There were nine paragraphs out of 166 dedicated to education in Budget FY19. Finance minister Arun Jaitley’s Budget speech began with “My government’s goal is to assist and provide an opportunity to every Indian to realise her full potential capable of achieving her economic and social dreams.” This is in continuance with his last Budget speech that focused on youth as a major talking point. The emphasis in Budget speech is on the most predictable aspects of education—improving quality of education, district-wise strategy to improve learning outcomes, teacher training, and transition to digitisation. For the school-going children, quality education lies in preparing them to be creative, to develop people skills, take the risk, and to pursue lifelong self-improvement. Only then can they realise their economic and social dreams.
These goals can be driven only by a dedicated and committed team of teachers. India deserves a long pipeline of teachers voluntarily entering the profession as their first career option. Minister Jaitley reiterated that improvement in quality of teachers could improve the quality of education in the country. The question is, how a bunch of individuals entering the teaching profession reluctantly only to make a livelihood can be the agents of change? The answer may not fall within the purview of the Union Budget, but the country has to reflect on it. A district-wise strategy to improve learning outcomes will rest on shedding certain assumptions. We have believed far too long that everyone learns in the same way. There is nothing like smart kids and dumb kids, as we tend to believe. Children are not deficient, and schools are not mandated to fix them. The integrated BEd programme that the finance minister envisages must account for these insights stated above. The pathetic record of teacher training institutes does not offer much hope.
Operation Blackboard, a catchy slogan of the 1980s emanating out of the National Education Policy 1986, remains unrealised. The transition to “digital board” is not going to be easy either. Again, the teachers must gain knowledge and practice technologies. Their ability to connect emotionally with the students and to find learning style and unique gifts of students will be an efficient equaliser.

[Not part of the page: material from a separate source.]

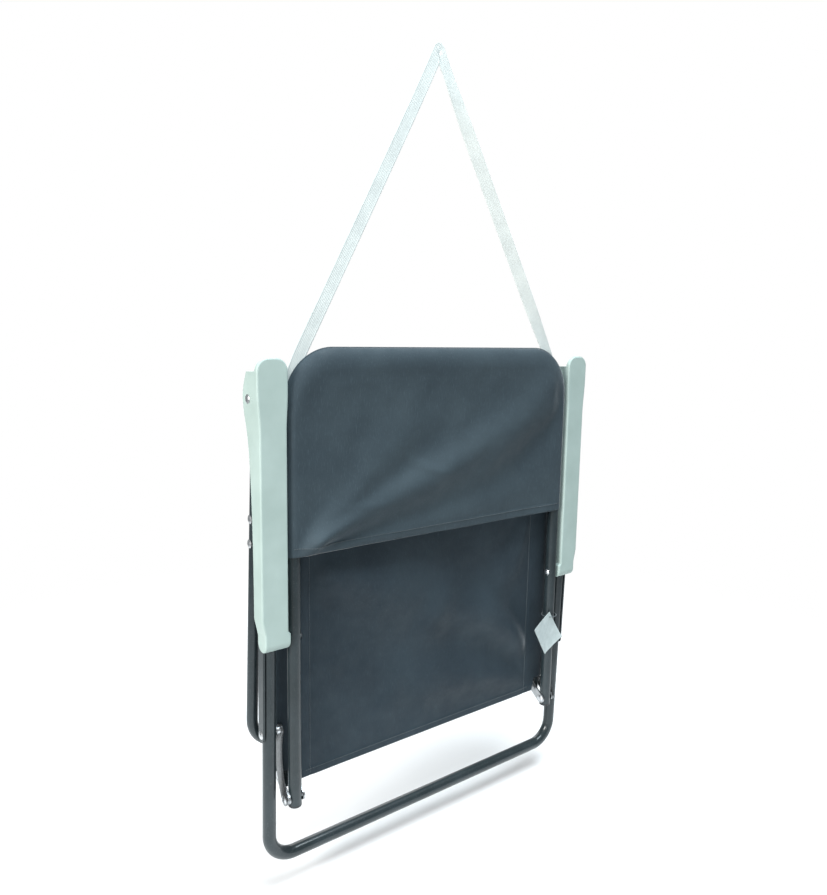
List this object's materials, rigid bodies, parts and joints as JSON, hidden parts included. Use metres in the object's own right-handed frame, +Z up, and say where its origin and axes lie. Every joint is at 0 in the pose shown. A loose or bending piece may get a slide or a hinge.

A prerequisite to effective use of technology is to teach the concepts, and not facts. Using thinking and creative tools, rewarding curiosity, encouraging teamwork and making reflection integral to pedagogy are the stepping stones to building our classrooms creative and digital. The National Achievement Survey (NAS) which the finance minister alluded to reveals that learning levels of class five students, barring languages, could not even touch the halfway mark. More insights will emerge once the NCERT releases the analysis of state and national level data. Amitabh Kant, the CEO of NITI Aayog, has termed the Budget as transformational insofar as its focus on health and education is concerned. Indeed, the intent is pious, but not allocating enough on school education does not carry any conviction. An increase, in the Budget, of less than 10% over the last year still counts less than 4% of the GDP. Lower allocation implies that the speed of expansion, inclusion and quality, mainly benefiting the disadvantaged and marginalised, will be impeded. The announcement of Eklavya Vidyalayas—an extension of the Navodaya in the areas populated by 50% STs and at least 20,000 tribals—is a welcome one in broadening the access to education.
Education underpins the prosperity and is a vehicle for the fulfilment of economic and social aspirations. The highway to a dignified life, decent work, lifelong learning, and creation of a sizeable human capital cannot be illuminated without education. The Union Budget will have to wait yet another year to acknowledge that realisation of Sustainable Development Goals will depend on adequate funding, people’s participation, technology infusion and a political commitment.